Wow, RudiC, that's awesome!
A final thought: how could I add a blank space when 2 underscores are together?

Great help!

------ Post updated at 03:40 AM ------

Forget it! I figured it out myself.

------ Post updated at 03:51 AM ------

How could I get the blanked_out resulting word separated from the definition by a tab? This I can't figure it out.

------ Post updated at 04:01 AM ------

For some reason this words didn't come out well:

...
footprints left in the hard dried ... mud
...
a hit TV ... show
...
a blanket advertising ... on tobacco ban
I need my beauty ... . rest
Elephants have a very tough ... . hide

RudiC · August 23, 2018, 5:20am

Facts / data, please.
Where exactly do you need the <TAB> separation?
What and how "didn't come out well"?

For the space separated underscore chars, use " _ " for the T[...] assignment.

eldeingles · August 23, 2018, 5:26am

That's what I would need to be incorporated into an Excel sheet.

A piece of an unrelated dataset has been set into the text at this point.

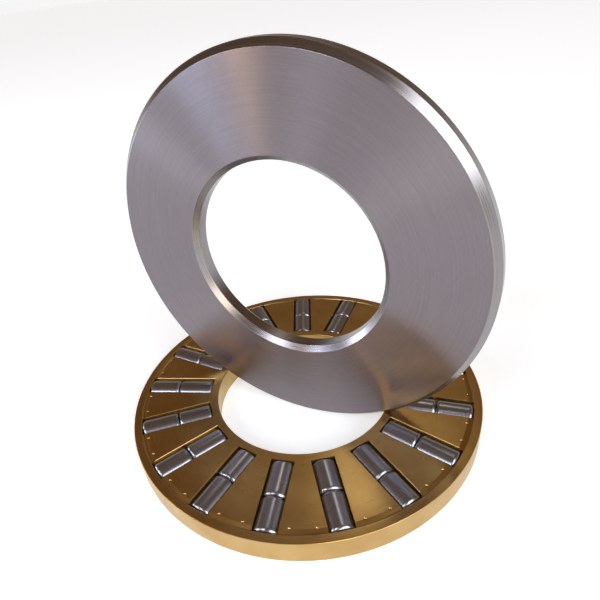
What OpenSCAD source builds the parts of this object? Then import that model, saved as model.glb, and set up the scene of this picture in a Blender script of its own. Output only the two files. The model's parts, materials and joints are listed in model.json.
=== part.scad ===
// Cylindrical roller thrust bearing, laid out as a loose set: a flat cage with two short
// rollers end to end in every pocket, and one washer standing upright in the cage's bore.
// Origin on the cage's axis at the height of the lowest roller lines, +Z up the cage's axis.
// The upright washer's axis lies along Y.

/* [Shaft] */
// Diameter of the shaft that the bearing is made for
shaft_d = 80; // [64:1:120]

/* [Rollers] */
// Diameter of every roller
roller_d = 12; // [9:0.5:15]
// Length of the longer roller in each pocket
long_roller = 16.6; // [12:0.1:24]
// Length of the shorter roller in each pocket
short_roller = 15; // [10:0.1:20]
// Radius of the rounding round each roller end
roller_rounding = 1.4; // [0.5:0.1:2.5]

/* [Cage] */
// Number of pockets round the cage
pocket_count = 17; // [9:1:21]
// Direction of the first pocket from +X, in degrees
first_pocket_angle = 179; // [0:1:359]
// Wall between the cage's bore and the inner end of a pocket
inner_wall = 3.6; // [2:0.1:6]
// Wall between the outer end of a pocket and the rim
outer_wall = 3.7; // [2:0.1:6]
// Height by which the rollers stand out of each face
roller_stand_out = 0.7; // [0.3:0.1:1.2]
// Width by which each lip of a pocket's mouth covers the roller
mouth_lip = 1.1; // [0.5:0.1:2]
// Corner break round the rim and the bore
edge_break = 0.4; // [0.2:0.1:1]

/* [Face groove and stake marks] */
// Radial width of the V-groove in the upper face
groove_w = 2.2; // [1:0.1:3]
// Depth of the V-groove
groove_depth = 0.6; // [0.3:0.1:1.2]
// Distance by which the groove reaches past the outer ends of the pockets
groove_past_pocket = 0.3; // [0:0.1:1]
// Diameter of each stake mark
stake_d = 1.3; // [0.6:0.1:2]
// Depth of each stake mark
stake_depth = 0.35; // [0.2:0.05:0.6]
// Distance of a stake mark from the edge of the pocket's mouth
stake_from_mouth = 3.8; // [2:0.1:5]

/* [Washer] */
// Thickness of the washer
washer_t = 9.5; // [6:0.5:16]
// Chamfer of the washer's outer corners
rim_chamfer = 2.5; // [0.5:0.1:2.8]
// Chamfer of the washer's bore corners
bore_chamfer = 2.2; // [0.5:0.1:2.8]

/* [Clearances] */
// Gap all round between the shaft and the cage's bore
cage_shaft_gap = 0.5; // [0.1:0.1:1]
// Gap all round between the shaft and the washer's bore
washer_shaft_gap = 1; // [0.1:0.1:2]
// Gap round a roller in its pocket
pocket_side_gap = 0.15; // [0.1:0.05:0.4]
// Gap at each end of a roller
roller_end_gap = 0.2; // [0.1:0.05:0.5]
// Gap between the upright washer and the edge that carries it
seat_gap = 0.2; // [0.1:0.05:0.5]

/* [Hidden] */
$fn = 128;
// Amount by which a cut runs past the face that it opens
past = 1;
// Share of the groove's width that its steep outer slope takes
steep_share = 0.25;

// Heights, with every roller standing on the plane z = 0
roller_z = roller_d / 2;
cage_t = roller_d - 2 * roller_stand_out;
cage_z0 = roller_z - cage_t / 2;
cage_z1 = roller_z + cage_t / 2;

// Pockets: two rollers in line with a gap at each end and between them
cage_bore_r = shaft_d / 2 + cage_shaft_gap;
pocket_r0 = cage_bore_r + inner_wall;
pocket_len = long_roller + short_roller + 3 * roller_end_gap;
pocket_r1 = pocket_r0 + pocket_len;
pocket_d = roller_d + 2 * pocket_side_gap;
pocket_pitch = 360 / pocket_count;
mouth_w = roller_d - 2 * mouth_lip;
cage_r = pocket_r1 + outer_wall;

// The groove crosses the webs beside the outer ends of the pockets
groove_r1 = pocket_r1 + groove_past_pocket;
groove_r0 = groove_r1 - groove_w;
steep_w = groove_w * steep_share;

// Stake marks lie just inside the groove, one on each side of a pocket
stake_r = groove_r0 - stake_d / 2;
stake_y = mouth_w / 2 + stake_from_mouth;
stake_ball_r = (stake_d * stake_d / 4 + stake_depth * stake_depth) / (2 * stake_depth);

// The washer and the cage share one outside diameter
washer_r = cage_r;
washer_bore_r = shaft_d / 2 + washer_shaft_gap;

// The upright washer drops into the cage's bore until its rim meets the bore's upper edge,
// or until it stands on the plane z = 0, whichever comes first
rim_half = washer_t / 2 - rim_chamfer;
seat_r = cage_bore_r + edge_break;
seat_rise = sqrt(washer_r * washer_r - seat_r * seat_r + rim_half * rim_half);
washer_z = seat_gap + max(cage_z1 + seat_rise, washer_r);

// Node names: two rollers for each pocket, numbered from the first pocket
function two_digits(i) = str(i < 10 ? "0" : "", i);
function inner_name(i) = str("roller_inner_", two_digits(i));
function outer_name(i) = str("roller_outer_", two_digits(i));

// Odd pockets hold the shorter roller inside and even pockets the longer one
function inner_len(i) = i % 2 == 1 ? short_roller : long_roller;
function outer_len(i) = i % 2 == 1 ? long_roller : short_roller;
function pocket_angle(i) = first_pocket_angle + (i - 1) * pocket_pitch;

// Turns children that point along +X to the direction of one pocket, at the rollers' height
module at_pocket(i) {
    rotate([0, 0, pocket_angle(i)]) translate([0, 0, roller_z]) children();
}

// Plain ring with all four corners cut at 45 degrees
module cage_blank() {
    c = edge_break;
    r0 = cage_bore_r;
    rotate_extrude() polygon([
        [r0 + c, cage_z0], [cage_r - c, cage_z0], [cage_r, cage_z0 + c], [cage_r, cage_z1 - c],
        [cage_r - c, cage_z1], [r0 + c, cage_z1], [r0, cage_z1 - c], [r0, cage_z0 + c]
    ]);
}

// Round bore for the two rollers, opened through both faces by a narrower slot
module pocket() {
    translate([pocket_r0, 0, 0]) {
        rotate([0, 90, 0]) cylinder(d = pocket_d, h = pocket_len);
        translate([0, -mouth_w / 2, -cage_t / 2 - past]) cube([pocket_len, mouth_w, cage_t + 2 * past]);
    }
}

// V-groove with a long inner slope and a steep outer one
module face_groove() {
    run_out = past * steep_w / groove_depth;
    rotate_extrude() polygon([
        [groove_r0, cage_z1], [groove_r1 - steep_w, cage_z1 - groove_depth],
        [groove_r1 + run_out, cage_z1 + past], [groove_r0, cage_z1 + past]
    ]);
}

// Pair of shallow ball-shaped marks, one on each side of a pocket
module stake_marks() {
    ball_z = cage_t / 2 - stake_depth + stake_ball_r;
    for (side = [-1, 1]) translate([stake_r, side * stake_y, ball_z]) sphere(r = stake_ball_r);
}

module cage() {
    color("#9a7836") difference() {
        cage_blank();
        for (i = [1:pocket_count]) at_pocket(i) pocket();
        face_groove();
        for (i = [1:pocket_count]) at_pocket(i) stake_marks();
    }
}

// Roller of one length with its axis along +X and its inner end at x = start
module roller(start, len) {
    flat_r = roller_d / 2 - roller_rounding;
    color("#6f7076") translate([start, 0, 0]) rotate([0, 90, 0]) rotate_extrude() {
        square([flat_r, len]);
        translate([0, roller_rounding]) square([roller_d / 2, len - 2 * roller_rounding]);
        for (y = [roller_rounding, len - roller_rounding])
            translate([flat_r, y]) circle(r = roller_rounding);
    }
}

module inner_roller(i) {
    at_pocket(i) roller(pocket_r0 + roller_end_gap, inner_len(i));
}

module outer_roller(i) {
    at_pocket(i) roller(pocket_r1 - roller_end_gap - outer_len(i), outer_len(i));
}

module washer() {
    half = washer_t / 2;
    bore_half = half - bore_chamfer;
    color("#8a8488") translate([0, 0, washer_z]) rotate([90, 0, 0]) rotate_extrude() polygon([
        [washer_bore_r, -bore_half], [washer_bore_r + bore_chamfer, -half],
        [washer_r - rim_chamfer, -half], [washer_r, -rim_half],
        [washer_r, rim_half], [washer_r - rim_chamfer, half],
        [washer_bore_r + bore_chamfer, half], [washer_bore_r, bore_half]
    ]);
}

cage();
washer();
for (i = [1:pocket_count]) {
    inner_roller(i);
    outer_roller(i);
}
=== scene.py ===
"""Looks of a cylindrical roller thrust bearing, laid out as a loose set.

A machined brass cage lies flat with two polished steel rollers in every pocket, and a ground
steel washer stands upright in its bore. Lengths are in metres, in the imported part's frame.
"""

import json
import math

import bmesh
import bpy
from mathutils import Matrix, Vector


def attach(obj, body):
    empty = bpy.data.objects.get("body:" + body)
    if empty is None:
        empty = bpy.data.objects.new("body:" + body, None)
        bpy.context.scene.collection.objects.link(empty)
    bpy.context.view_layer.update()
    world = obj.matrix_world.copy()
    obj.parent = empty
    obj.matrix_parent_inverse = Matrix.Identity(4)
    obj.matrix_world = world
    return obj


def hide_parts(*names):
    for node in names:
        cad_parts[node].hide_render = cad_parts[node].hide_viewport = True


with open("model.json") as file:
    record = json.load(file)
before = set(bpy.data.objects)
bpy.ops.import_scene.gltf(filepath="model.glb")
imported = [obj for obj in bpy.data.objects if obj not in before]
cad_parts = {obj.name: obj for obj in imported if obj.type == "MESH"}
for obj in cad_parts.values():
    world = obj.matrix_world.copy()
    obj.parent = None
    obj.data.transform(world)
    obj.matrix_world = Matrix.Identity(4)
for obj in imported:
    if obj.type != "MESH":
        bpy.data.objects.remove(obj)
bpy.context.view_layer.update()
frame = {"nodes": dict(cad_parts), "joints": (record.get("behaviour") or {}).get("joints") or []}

MM = 0.001

# Small features of the cage, the same as in the part's own design
SIDE_GAP = 0.15 * MM
END_GAP = 0.2 * MM
MOUTH_LIP = 1.1 * MM
EDGE_BREAK = 0.4 * MM
GROOVE_WIDTH = 2.2 * MM
GROOVE_DEPTH = 0.6 * MM
GROOVE_PAST_POCKET = 0.3 * MM
GROOVE_STEEP_SHARE = 0.25
STAKE_DIAMETER = 1.3 * MM
STAKE_DEPTH = 0.35 * MM
STAKE_FROM_MOUTH = 3.8 * MM

# Corners of the steel pieces
ROLLER_ROUNDING = 1.4 * MM
RIM_CHAMFER = 2.5 * MM
BORE_CHAMFER = 2.2 * MM

# Deburring that softens each machined edge
DEBURR = 0.12 * MM

# How finely round shapes are divided
RING_STEPS = 272
ROLLER_STEPS = 72
MOUTH_ARC_STEPS = 14
ROLLER_ARC_STEPS = 7
DEBURR_SEGMENTS = 3

# Amount by which the pocket cutter runs past the faces that it opens
CUTTER_PAST = 1.0 * MM
# Edges that turn more than this stay crisp
SHARP_ANGLE = math.radians(30)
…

A ransom ... has been made for the kidnapped racehorse.  \t _  _ m _ nd

A third of the country's population is of mixed racial ... . \t h _ ri _  _  _ e

the professional ... of the lawyers and accountants involved  \t _ ees

And the words that didn't come out well is because none of their letters were substituted by any blank.

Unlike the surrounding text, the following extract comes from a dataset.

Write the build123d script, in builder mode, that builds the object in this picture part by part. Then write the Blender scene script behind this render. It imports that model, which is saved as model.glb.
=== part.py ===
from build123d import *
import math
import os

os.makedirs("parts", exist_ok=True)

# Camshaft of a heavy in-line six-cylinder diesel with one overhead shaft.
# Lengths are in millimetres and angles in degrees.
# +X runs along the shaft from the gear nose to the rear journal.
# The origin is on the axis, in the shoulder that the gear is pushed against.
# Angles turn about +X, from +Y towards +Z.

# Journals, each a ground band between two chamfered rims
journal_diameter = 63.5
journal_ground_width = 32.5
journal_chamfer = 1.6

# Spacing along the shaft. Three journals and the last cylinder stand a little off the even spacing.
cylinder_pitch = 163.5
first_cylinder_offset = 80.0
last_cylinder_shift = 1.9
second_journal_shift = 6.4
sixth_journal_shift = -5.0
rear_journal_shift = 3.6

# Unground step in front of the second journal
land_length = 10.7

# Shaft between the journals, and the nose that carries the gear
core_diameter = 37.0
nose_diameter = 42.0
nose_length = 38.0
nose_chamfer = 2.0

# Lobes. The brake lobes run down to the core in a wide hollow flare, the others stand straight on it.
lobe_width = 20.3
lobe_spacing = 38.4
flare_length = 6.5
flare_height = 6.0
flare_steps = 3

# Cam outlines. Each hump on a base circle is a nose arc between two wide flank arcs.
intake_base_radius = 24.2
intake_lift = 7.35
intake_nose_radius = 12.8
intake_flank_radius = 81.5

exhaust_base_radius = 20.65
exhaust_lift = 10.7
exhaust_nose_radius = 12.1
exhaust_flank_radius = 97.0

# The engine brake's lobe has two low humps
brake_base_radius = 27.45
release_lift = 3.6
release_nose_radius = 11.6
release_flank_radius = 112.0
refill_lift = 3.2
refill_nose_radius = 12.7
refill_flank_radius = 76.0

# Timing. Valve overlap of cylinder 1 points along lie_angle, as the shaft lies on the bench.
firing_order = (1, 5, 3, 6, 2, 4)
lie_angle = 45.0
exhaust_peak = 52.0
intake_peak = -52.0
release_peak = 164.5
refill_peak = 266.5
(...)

RudiC · August 23, 2018, 5:38am

Set the output field separator to <TAB>: OFS="\t" just before the file name.
The non-substitution was possibly due to several factors:

a three char word would offer few options to subst; in fact, we would have one single substitution only, when going for LEN/2 chars.
the rand() function can return a zero value, so none of the string's characters (1 - LEN) were targeted.

Try

awk -F"\t" '
        {LEN = split ($2, T, "")
         $2 = ""
         for (i=1; i<=(LEN+1)/2; i++) T[int(.5+rand()*LEN)] = " _ "
         for (i=1; i<=LEN;       i++) $2 = $2 T
        }
1
' OFS="\t" file

eldeingles · August 23, 2018, 5:51am

Worked like magic!

------ Post updated at 04:51 AM ------

Final result: approx 1200 words didn't come out with any letter blanked out out of a total of 48k. I can't see any patterns or similarities in them.

RudiC · August 23, 2018, 5:56am

Again, facts, please. Does it happen again / identical to the same words on a second run?

eldeingles · August 23, 2018, 6:06am

Yes, always the same words.

eldeingles · August 23, 2018, 6:17am

Here is the non-blanked out words file.

RudiC · August 23, 2018, 6:24am

Extract a few of the offending lines into a small file and run the script several times - there should be varying substitutions; at least there are when I do.

As said in the beginning - it's an approximation to be refined if further conditions need to be met.

eldeingles · August 23, 2018, 6:48am

Yes, the offending lines become less numerous as I run the code and process again the resulting lines. It works perfect for me!

Thanks again RudiC!

Shall we close the thread?

------ Post updated at 05:48 AM ------

It took me 9 rounds. The final 2 rounds consisted of 3-letter words and a very few 2-word.

RudiC · August 23, 2018, 6:49am

I did a thorough analysis of the script and its results. There's no systematic error ignoring certain / certain length words. The algorithm to select characters is a rudimetary one and has its flaws as pointed out before. By defining more sophisticated rules on how to use / evaluate / improve the random number generation and application (no zero target, no double substitution), you could certainly stabilize the results, but to what avail?
I'm OK to close the thread.

eldeingles · August 23, 2018, 6:50am

Kudos for you, RudiC!